Ces enfants ont grandi. Malgré la difficulté des parcours et des examens, ils ont obtenu leur CFEE, leur BFEM, puis leur BAC. Ils sont partis à Dakar ou à St-Louis pour les plus brillants. Avec toujours autant de sacrifices pour des petits villageois sans ressources, ni de familles pour les soutenir. Et ils ont obtenu des  diplômes dont leurs parents analphabètes n’avaient jamais entendu parler. Certains sont rentrés à l’ENA ou à l’école Polytechnique, d’autres en faculté de pharmacie. D’autres sont devenus infirmiers ou officiers. D’autres ont décoché des Master 1 et des Master 2 en Droit, anglais, gestion…

D’autres comme Bangaly après avoir décroché leur bac ont eu seulement le droit à l’université virtuelle avec la dotation d’un ordinateur portable relié à un réseau internet aussi virtuel que la pluie en janvier dans la région.

Aujourd’hui, beaucoup de ces étudiants qui ont fait le choix honorable des études, pleurent. Ils pleurent car les diplômes sont là comme des morceaux de papier  qui jaunissent dans une valise. Mais l’emploi n’est pas là. Pour les plus chanceux des stages. Pour les autres, le retour au village. La honte, la peur de sortir de la case pour éviter de croiser les regards ou les questions des parents ou des voisins. Un grand sentiment de culpabilité et de gâchis. Les plus jeunes, à l’école primaire ou au collège, regardent leurs grand frères “revenir de la chasse sans gibier”. On leur avait dit : «  Regarde ton grand-frère, il étudie. C’est bon. Il faut faire comme lui. Plus tard il sera riche et nous sortira de la pauvreté.”

Aujourd’hui, les petits frères regardent les yeux de leurs grands frères qui ont perdu l’espoir. L’Inch’Allah n’y est plus. 
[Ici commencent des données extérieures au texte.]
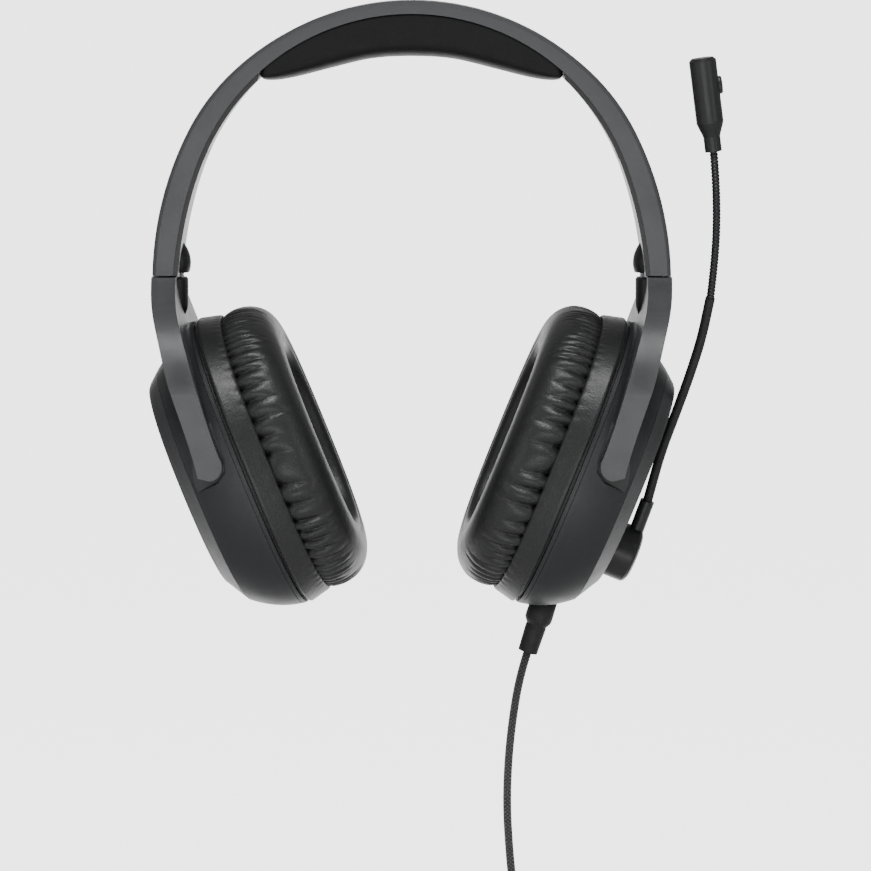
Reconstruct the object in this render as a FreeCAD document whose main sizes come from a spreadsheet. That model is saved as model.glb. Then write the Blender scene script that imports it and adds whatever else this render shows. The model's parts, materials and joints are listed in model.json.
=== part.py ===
"""Wired over-ear gaming headset with a flip-down boom microphone, in millimetres.

Frame: the origin is the middle of the head pad's underside, +Z is up, +X is the wearer's
left and -Y is the way the wearer faces. The microphone and the cable are on the left cup.
"""
import FreeCAD, Part
import math
import os

import Sketcher
from FreeCAD import Placement, Rotation, Vector

os.makedirs("parts", exist_ok=True)
doc = FreeCAD.newDocument("headset")

# ---------------------------------------------------------------- driving dimensions
SIZES = {
    # headband
    "band_depth": 28.0,          # front to back
    "band_crown_top": 17.0,      # outer face above the head pad's underside
    "band_face": 4.25,           # shell thickness at the crown
    "band_end_level": -72.5,     # where the band stops
    "yoke_top": -73.1,           # where the yoke starts
    "liner_thick": 1.6,
    "spring_thick": 0.8,
    "spring_wide": 12.0,
    "wire_diameter": 1.4,
    "pad_depth": 27.0,
    "pad_radius": 120.0,         # curve of the pad's underside
    "pad_half_span": 49.5,
    "pad_plate_thick": 1.4,
    # slider and swivel
    "rail_lean": 8.4,            # degrees from upright
    "rail_travel": 22.0,
    "rail_long": 32.0,
    "rail_wide": 14.0,
    "rail_thick": 1.2,
    "rail_foot_offset": 80.5,
    "swivel_offset": 79.0,       # swivel axis from the middle plane
    "swivel_pin_radius": 1.5,
    "barrel_radius": 5.0,
    "guide_radius": 5.9,
    # yoke
    "yoke_outer_half": 44.5,
    "yoke_arm_thick": 3.2,
    "fork_pin_radius": 2.0,
    "fork_pin_out": 9.0,         # pivot in the cup's own frame: outward of the rim plane
    "fork_pin_up": 11.0,         # and above the cup's middle
    # ear cup
    "cup_tilt": 22.0,            # degrees, lower edges inward
    "cup_offset": 53.2,          # rim centre from the middle plane
    "cup_level": -135.4,         # rim centre height
    "cup_half_tall": 50.2,
    "cup_half_wide": 44.0,
    "cup_roundness": 2.3,        # 2 is an ellipse, more is squarer
    "shell_start": 1.6,
    "shell_end": 17.2,
    "cap_face": 22.0,
    "wall": 2.2,
    "trim_thick": 1.3,
    "cushion_base": 8.6,
    "cushion_crest": 25.2,
    "cushion_half_tall": 48.2,
    "cushion_half_wide": 42.2,
    "ear_hole_half_tall": 29.0,
    "ear_hole_half_wide": 21.0,
    "driver_radius": 20.0,
    "board_tall": 15.0,
    "board_wide": 24.0,
    "board_thick": 1.6,
    # boom microphone
    "hub_drop": 22.0,            # hub axis below the cup's middle
    "hub_radius": 9.5,
    "hub_thick": 9.8,
    "axle_radius": 2.5,
    "socket_radius": 2.4,
    "sleeve_radius": 1.6,
    "neck_radius": 1.35,
    "mic_radius": 4.4,
    "mic_long": 19.4,            # of its full-width body
    # cable
    "cable_diameter": 2.8,
    "coil_radius": 17.0,
    "coil_bundle_radius": 6.4,   # holds 16 turns
    "plug_body_radius": 4.0,
    "plug_pin_radius": 1.75,
    "plug_pin_long": 14.0,
    # fits
    "running_gap": 0.06,
    "free_gap": 0.4,
    "screw_radius": 1.25,
}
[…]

Avant hier, 150 jeunes hommes et femmes sont morts en mer. Demain ce seront d’autres. Ainsi va la vie. Pendant ce temps-là, les politiciens se querellent pour savoir qui mangera la plus grosse part du gâteau. 

Macky, écoutez Bangaly. Imaginez Mamadou, Lamine, Fonsa, Keba, Sekou, Fodé, Ibrahima, Kemo, Kalilou, Sidiky, Pape, Yaya, Mamadi, El Hadji. Ils ont tous fait le même rêve. Ils ont tous fait les mêmes sacrifices. Mais ils sont seuls à les partager. Aujourd’hui, Ils se sentent plus que jamais abandonnés.